There are other differences between Thomson’s story and “28 Days Later” and fellow British zombie film “Shaun of the Dead.”

“Those were great movies, but I’ve written a zombie novel that’s set in Scotland, mainly in Glasgow and on a small Scottish island and there’s a dark humor to it which is a very Scottish thing,” Thomson said. “Scottish folk can look into the bowels of hell and still find something to laugh at and we’re all Bravehearts.”

“Dead Bastards” is Thomson’s first forray into zombie storytelling, but the book is a continuation of her work in what she calls “kick lit.”

“It’s a play on chick lit,” she explained, noting that Emma shares ass-kicking traits with Nancy Kerr, a character featured in a series of “Die Hard for Girls” books Thomson is writing. “It’s about time that women in fiction were updated for the modern era.”

Thomson noted with disappointment that The Walking Dead’s Andrea was turned from a strong female leader into a “a knicker dropping pawn.” Emma, she said, “doesn’t hang about waiting for the guys … – she’s pretty handy with a baseball bat.”

There currently are no plans for a sequel to “Dead Bastards,” but Thomson does have an idea for a different kind of zombie story.
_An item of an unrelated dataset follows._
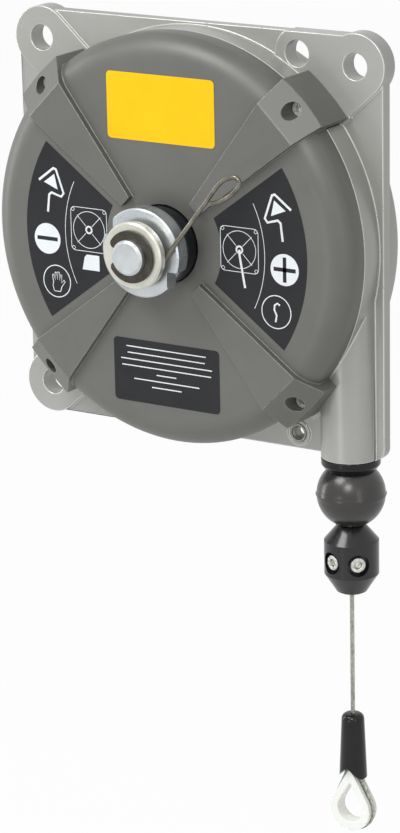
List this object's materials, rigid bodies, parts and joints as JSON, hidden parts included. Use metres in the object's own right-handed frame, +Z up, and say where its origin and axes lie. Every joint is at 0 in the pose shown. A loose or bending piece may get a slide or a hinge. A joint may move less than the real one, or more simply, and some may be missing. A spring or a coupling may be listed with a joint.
{
  "type": "tool balancer",
  "caption": "Spring tool balancer with a square lugged cast housing, dished cover, winding hub with brake lever, and a steel rope with buffer ball, stop clamp and thimble.",
  "frame": {"origin": "middle of the suspension hole in the top right lug, halfway through the lug", "axes": "+Z up, the rope leaves downwards along -Z; -Y is the front, where the cover and hub are; +X is to the right seen from the front"},
  "size_m": [0.28, 0.1351, 0.5378],
  "materials": {
    "housing_metal": "satin metallic lacquer on die casting",
    "cover_metal": "dark semi-gloss lacquer on die casting",
    "zinc_steel": "bright zinc plate",
    "yellow_zinc": "yellowish zinc plate",
    "blue_zinc": "bluish zinc plate",
    "dark_steel": "oil-blackened",
    "spring_steel": "brownish drawn wire",
    "bearing_steel": "ground",
    "drum_alloy": "machined casting",
    "wire_rope": "stranded, lightly greased",
    "guide_plastic": "natural nylon",
    "yellow_label": "printed film, no lettering",
    "dark_label": "printed film, plain symbols",
    "black_plastic": "moulded",
    "buffer_rubber": "moulded, faint seam",
    "clamp_plastic": "black lacquer",
    "core_brass": "turned",
    "ferrule_alloy": "pressed",
    "thimble_plastic": "ivory moulding",
    "sleeve_rubber": "moulded"
  },
  "bodies": {
    "housing": {"rear_housing": "housing_metal", "corner_bush": "zinc_steel", "front_cover": "cover_metal", "cover_bush": "guide_plastic", "cover_screws": "zinc_steel", "upper_label": "yellow_label", "lower_label": "dark_label", "left_dial_label": "dark_label", "right_dial_label": "dark_label", "axle": "zinc_steel", "collar_key": "dark_steel", "retaining_ring": "dark_steel", "thrust_collar": "yellow_zinc", "axle_washer": "zinc_steel", "axle_nut": "zinc_steel", "tube_rope": "wire_rope", "exit_bush": "black_plastic", "drawn_rope": "wire_rope"},
    "adjuster": {"adjusting_hub": "blue_zinc", "arbor_clip": "dark_steel", "front_bearing_inner_race": "bearing_steel", "rear_bearing_inner_race": "bearing_steel"},
    "brake": {"brake_spring": "spring_steel"},
    "drum": {"rope_drum": "drum_alloy", "drum_plate": "drum_alloy", "drum_plate_screws": "zinc_steel", "spring_case": "zinc_steel", "spring_case_lid": "zinc_steel", "power_spring": "spring_steel", "rope_anchor": "zinc_steel", "wound_rope": "wire_rope", "front_bearing_outer_race": "bearing_steel", "front_bearing_balls": "bearing_steel", "front_bearing_cage": "guide_plastic", "rear_bearing_outer_race": "bearing_steel", "rear_bearing_balls": "bearing_steel", "rear_bearing_cage": "guide_plastic"},
    "load_end": {"load_rope": "wire_rope", "ferrule": "ferrule_alloy", "rope_loop": "wire_rope", "thimble": "thimble_plastic", "rope_sleeve": "sleeve_rubber"},
    "stop": {"stop_ball": "buffer_rubber", "stop_clamp": "clamp_plastic", "clamp_core": "core_brass", "clamp_screws": "zinc_steel"}
  },
  "joints": [
    {"name": "drum_spin", "type": "hinge", "parent": "housing", "child": "drum", "pos_m": [-0.119, 0, -0.118], "axis": [0, 1, 0], "range_deg": [0, 1032], "stiffness_Nm_per_rad": 0.2, "springref_deg": -2005.35, "deforming": ["power_spring"]},
    {"name": "rope_travel", "type": "slide", "parent": "housing", "child": "load_end", "axis": [0, 0, -1], "range_m": [0, 2], "deforming": ["drawn_rope"]},
    {"name": "hub_adjust", "type": "hinge", "parent": "housing", "child": "adjuster", "pos_m": [-0.119, 0, -0.118], "axis": [0, -1, 0], "range_deg": [0, 1170]},
    {"name": "brake_release", "type": "hinge", "parent": "housing", "child": "brake", "pos_m": [-0.119, 0, -0.118], "axis": [0, -1, 0], "range_deg": [0, 20], "stiffness_Nm_per_rad": 1.2, "springref_deg": -5.73},
    {"name": "stop_slide", "type": "slide", "parent": "load_end", "child": "stop", "axis": [0, 0, -1], "range_m": [0, 0.06]}
  ],
  "couplings": [
    {"joint": "rope_travel", "follows": "drum_spin", "m_per_rad": 0.111}
  ]
}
“I’m toying with the idea of writing about a detective who solves crimes after there’s been a zombie apocalypse and civilization consists of these walled, fenced off areas of cities where people live. I thought it’d be interesting to see how law and order operate after World War Z,” she said. “For instance, if a wife wanted to get rid of her husband, she’d pay someone to drag him outside the gates to become walker chow, but my detective would have to prove that’s what happened and he didn’t just go for a wee walk.”